Running Away

Justine Kurland’s new book “Girl Pictures” is heartbreakingly beautiful, and has given me a kind of organizing principle through which to focus my past artistic motivations. Above all, the book is about the urge to run away.

My first memory of running away was some time around 3rd grade. My friend Steven Woods was sleeping over, and after the sun finally set on our long afternoon of playing catch and looking at baseball cards we settled into my bedroom and dressed down for sleeping. I remember the exact pair of red plaid boxer underwear I had on, I was excited about them because I had only recently upgraded from tighty-whitey’s and enjoyed the abundant space, but this particular pair was just the wrong texture so that it didn’t do a good job of absorbing whatever remains of pee came out after I pulled up my pants up. It was late enough to be retired in my room, but we weren’t saying goodnight yet. Steven had moved from New York the year before, he always wore a Yankees hat and acted tough, and we got to daring eachother we couldn’t sneak out of the house without anyone noticing. This was an easy task actually, my room was in the very front of the house and we had only to slip out of my bedroom door and then 5 feet to our right was the front door. So we did, out the door, down the three brick steps, across 15 feet of mowed grass lawn, a sidewalk, and then hallelujah the street. The cement felt good on our bare feet, and once we were there our instincts kicked in, “Run! let’s go to Pardee Park! They’ll never find us there!!!” so we sprinted and giggled and yelled at eachother, our words falling behind the speed of our feet. Now I noticed the second failing of my new boxer underwear: there was no button for the pee-hole, and I achieved a whole new level of freedom as my penis got perfectly bounced out of the opening in the red plaid, and stayed there taking in the breeze as I ran away from home as if for my life.

We got to the end of the block and turned left, then kept our speed for another short block until we crossed the street into Pardee Park. There we jogged across the huge field, to the climbing tree on the far side of the park. We climbed in our baggy shirts and underwear up into the trees where we were hidden by the canopy, and there we perched for some time, catching our breath and whispering. After a while, we saw a man rumaging through the trash in the distance. We pointed to the plastic bags covering his feet and laughed and snorted and tried to keep quiet. I think we were scared of the homeless man, we didn’t know what to do and so we made fun of him, but there we were all run away from home and confronted with a real deal homeless person.

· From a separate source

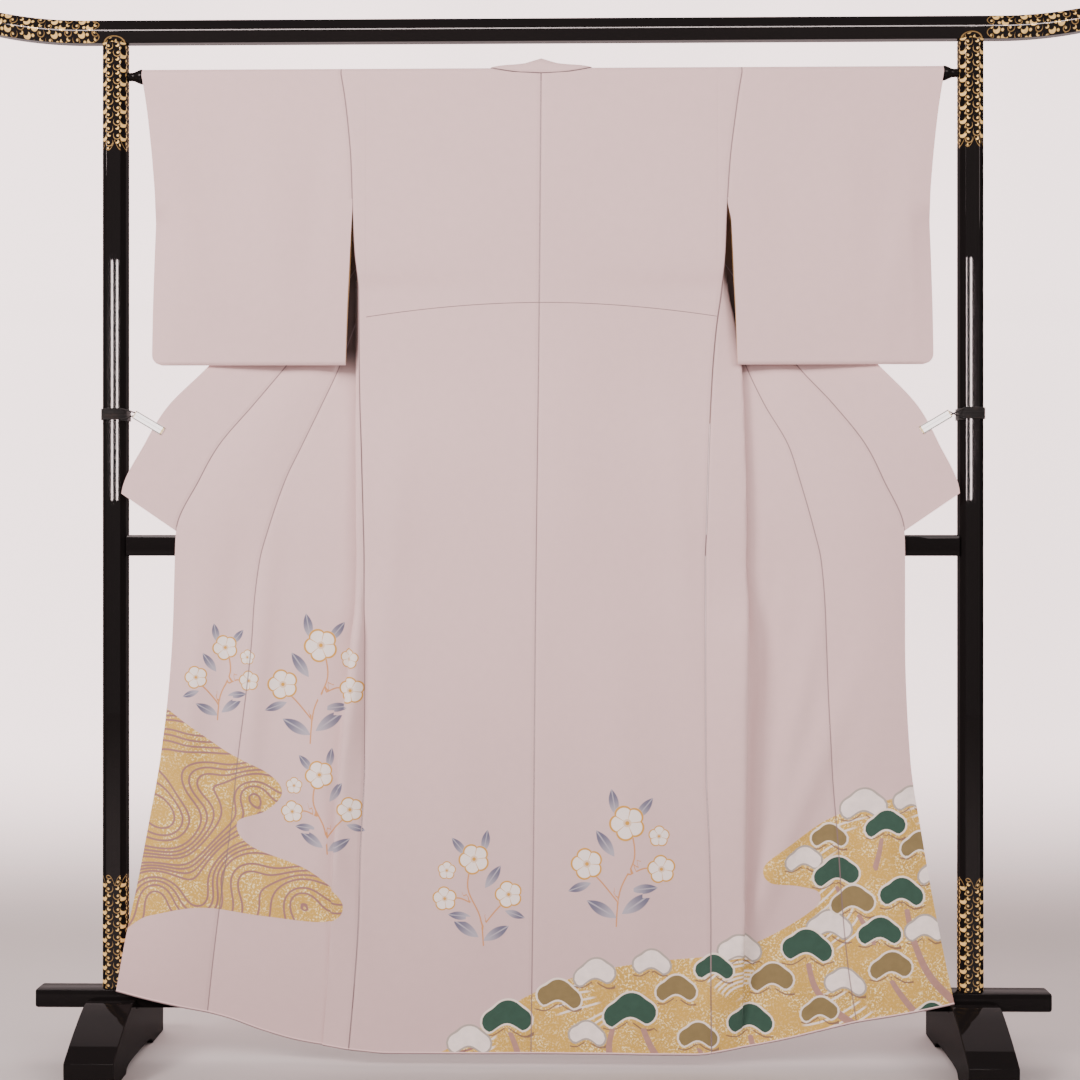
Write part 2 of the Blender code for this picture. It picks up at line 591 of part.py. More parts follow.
def turned(name, profile, mat, sides=20):
    """A turned piece on the rod's axis, from its profile as (x, radius) going all round it."""
    points, faces = [], []
    for x, radius in profile:
        for k in range(sides):
            turn = 2 * math.pi * k / sides
            points.append((x, radius * math.cos(turn), ROD_HEIGHT + radius * math.sin(turn)))
    count = len(profile)
    for i in range(count - 1):
        for k in range(sides):
            n = (k + 1) % sides
            faces.append((i * sides + k, i * sides + n, (i + 1) * sides + n, (i + 1) * sides + k))
    faces.append(tuple(range(sides))[::-1])
    faces.append(tuple(range((count - 1) * sides, count * sides)))
    return add_solid(name, points, faces, mat)


def rod_cup(side, mat):
    """A trumpet-shaped bracket on the post, with a socket that the rod's end lies in."""
    sign = 1 if side == "right" else -1
    post_face = POST_X - POST_HALF - SEAM
    socket = ROD_RADIUS + SEAM
    profile = [(post_face, CUP_NECK), *CUP_FLARE, (CUP_MOUTH, CUP_RADIUS), (CUP_MOUTH, socket),
               (ROD_HALF + SEAM, socket)]
    return turned("rod_cup_" + side, [(sign * x, radius) for x, radius in profile], mat)


def collar_frame(grid, side):
    """Where the clip's jaws meet the collar's free edge: a point, the way out, and the normal."""
    sign = 1 if side == "right" else -1
    goal = np.array([sign * CLIP_PLACE[0], CLIP_PLACE[1]])
    edge = grid[:, -1, :]
    i = int(np.argmin(np.linalg.norm(edge[:, [0, 2]] - goal, axis=1)))
    i += 1 if (goal[1] > edge[i, 2]) == (edge[i + 1, 2] > edge[i, 2]) else 0
    share = (goal[1] - edge[i - 1, 2]) / (edge[i, 2] - edge[i - 1, 2])
    point = edge[i - 1] + (edge[i] - edge[i - 1]) * share
    inside = grid[i - 1, -2] + (grid[i, -2] - grid[i - 1, -2]) * share
    normal = np.cross(inside - point, edge[i] - edge[i - 1])
    normal /= np.linalg.norm(normal)
    aim = np.array([sign * CLIP_AIM[0], 0.0, CLIP_AIM[1]])
    aim -= normal * np.dot(aim, normal)
    aim /= np.linalg.norm(aim)
    return point, aim, normal


def clip(side, grid, mat):
    """A sprung bar whose two jaws take the collar's edge between them."""
    edge, aim, normal = collar_frame(grid, side)
    across = np.cross(normal, aim)
    slot = COLLAR_CLOTH / 2 + JAW_ROOM
    outer = CLIP_LENGTH - CLIP_REACH
    outline = [(outer, -CLIP_HALF), (outer, CLIP_HALF), (-CLIP_REACH, JAW_HALF), (-CLIP_REACH, slot),
               (JAW_ROOT, slot), (JAW_ROOT, -slot), (-CLIP_REACH, -slot), (-CLIP_REACH, -JAW_HALF)]
    sections = [[edge + aim * a + normal * n + across * w for a, n in outline]
                for w in (-CLIP_WIDTH / 2, CLIP_WIDTH / 2)]
    loft("clip_" + side, sections, mat)
    return edge + aim * (outer + TIE_RADIUS)


def tube(name, path, radius, mat, sides=8):
    """A round cord along a path, its ends flat."""
    path = np.asarray(path, dtype=float)
    ahead = np.gradient(path, axis=0)
    ahead /= np.linalg.norm(ahead, axis=1, keepdims=True)
    normal = np.cross(ahead[0], (0.0, 0.0, 1.0))
    sections = []
    for point, way in zip(path, ahead):
        normal = normal - way * np.dot(normal, way)
        normal /= np.linalg.norm(normal)
        side = np.cross(way, normal)
        sections.append([point + radius * (math.cos(t) * normal + math.sin(t) * side)
                         for t in np.linspace(0.0, 2 * math.pi, sides, endpoint=False)])
    return loft(name, sections, mat)


def tie(side, start, mat):
    """A cord from the clip's end, wound down round the post."""
    sign = 1 if side == "right" else -1
    reach = POST_HALF + SEAM + TIE_RADIUS
    cut = reach - (POST_HALF - POST_CHAMFER)
    outline = chamfered(reach, reach, cut * TIE_CUT)
    outline = [(-sign * x, y) for x, y in outline]
    total = int(TIE_TURNS * len(outline))
    path = [start]
    for k in range(total + 1):
        x, y = outline[-1 - k % len(outline)]
        path.append((sign * POST_X + x, y, TIE_HEIGHT - TIE_DROP * k / len(outline)))
    return tube("tie_" + side, path, TIE_RADIUS, mat)


def build():
    clear_scene()
    silk = material("silk", (0.62, 0.55, 0.55), 0.75)
    collar_silk = material("collar_silk", (0.64, 0.57, 0.57), 0.75)
    lacquer = material("lacquer", (0.012, 0.011, 0.011), 0.22)
    plastic = material("clip_plastic", (0.85, 0.86, 0.86), 0.40)
    cord = material("tie_cord", (0.02, 0.02, 0.02), 0.80)

    grid = collar_grid()
    cloth_wall("collar", grid, COLLAR_CLOTH, collar_silk)
    top_rail(lacquer)
    straight_rail("mid_rail", POST_X - POST_HALF - SEAM, MID_RAIL, MID_RAIL_DEPTH, lacquer)
    straight_rail("base_rail", BASE_RAIL_HALF, BASE_RAIL, BASE_RAIL_DEPTH, lacquer)
    turned("rod", [(-ROD_HALF, ROD_RADIUS), (ROD_HALF, ROD_RADIUS)], lacquer)
    for side in ("left", "right"):
        body_panel(side, silk)
        okumi_panel(side, silk)
        sleeve(side, silk)
        post(side, lacquer)
        foot(side, lacquer)
        rod_cup(side, lacquer)
        tie(side, clip(side, grid, plastic), cord)


build()
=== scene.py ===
# %% [markdown]
# A formal coloured kimono hangs on a black lacquered stand, its back to us and both fronts folded
# out to the sides. The solids of the kimono and its stand come in first, as the fixed frame that
# everything here is built around. The dressed model has to stay the size of the solids.

# %% Frame
import json
import math

import bmesh
import bpy
import numpy as np
from mathutils import Matrix, Vector

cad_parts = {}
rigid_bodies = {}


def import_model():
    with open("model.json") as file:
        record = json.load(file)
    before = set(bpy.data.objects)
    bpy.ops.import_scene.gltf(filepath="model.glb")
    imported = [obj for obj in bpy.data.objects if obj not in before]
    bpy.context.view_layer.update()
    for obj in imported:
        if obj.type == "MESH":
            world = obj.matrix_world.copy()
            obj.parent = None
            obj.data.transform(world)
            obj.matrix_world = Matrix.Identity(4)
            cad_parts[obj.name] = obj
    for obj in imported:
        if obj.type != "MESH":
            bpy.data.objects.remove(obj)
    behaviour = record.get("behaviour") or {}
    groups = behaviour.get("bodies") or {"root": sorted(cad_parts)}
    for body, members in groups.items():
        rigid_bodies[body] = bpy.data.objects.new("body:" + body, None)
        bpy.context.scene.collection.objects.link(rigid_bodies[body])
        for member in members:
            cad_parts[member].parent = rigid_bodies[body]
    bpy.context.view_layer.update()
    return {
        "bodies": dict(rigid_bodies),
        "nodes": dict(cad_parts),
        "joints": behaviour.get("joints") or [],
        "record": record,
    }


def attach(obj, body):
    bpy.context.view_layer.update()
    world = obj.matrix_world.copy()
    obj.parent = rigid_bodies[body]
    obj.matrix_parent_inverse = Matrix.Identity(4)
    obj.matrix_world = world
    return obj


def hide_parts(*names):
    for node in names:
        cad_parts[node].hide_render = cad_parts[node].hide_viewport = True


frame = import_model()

# %% [markdown]
# The photograph was taken level with the kimono's waist and a touch to the right of its middle, from
# three metres away. A camera is a location, a direction and a lens: here the lens is 60 mm on a film
# 36 mm wide, so a metre in the plane of the cloth fills 600 of the picture's 1080 pixels.

# %% Camera
CAMERA_PLACE = Vector((0.056, -3.0, 0.868))
CAMERA_AIM = Vector((-0.002, 0.0, 0.868))
LENS_MM = 60.0

camera_data = bpy.data.cameras.new("camera")
camera_data.lens = LENS_MM
camera_data.sensor_width = 36.0
camera = bpy.data.objects.new("camera", camera_data)
camera.location = CAMERA_PLACE
camera.rotation_mode = "QUATERNION"
camera.rotation_quaternion = (CAMERA_AIM - CAMERA_PLACE).to_track_quat("-Z", "Y")
bpy.context.scene.collection.objects.link(camera)
bpy.context.scene.camera = camera

# %% [markdown]
# Shader maths reads badly as a long list of nodes. A small class that wraps a socket lets us write
# `1 - mask` or `a * b` and adds the Math nodes itself. Everything else is added by one method, which
# takes a node's type, its settings, and what goes into its sockets.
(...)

It didn’t take long for my brother, three years my senior, to come and find us in the tree. He relished the responsibility of his chore and treated us with a mixture of reprimand and pity for our predictability. As promised, I havn’t ended up where I intended in this little writing, but what I am trying to say is that running away is a topic that has gotten alot of mileage in art making. It’s a pursuit of freedom that is fleeting and ephemeral, because if you run away for too long, there’s no home to go back to.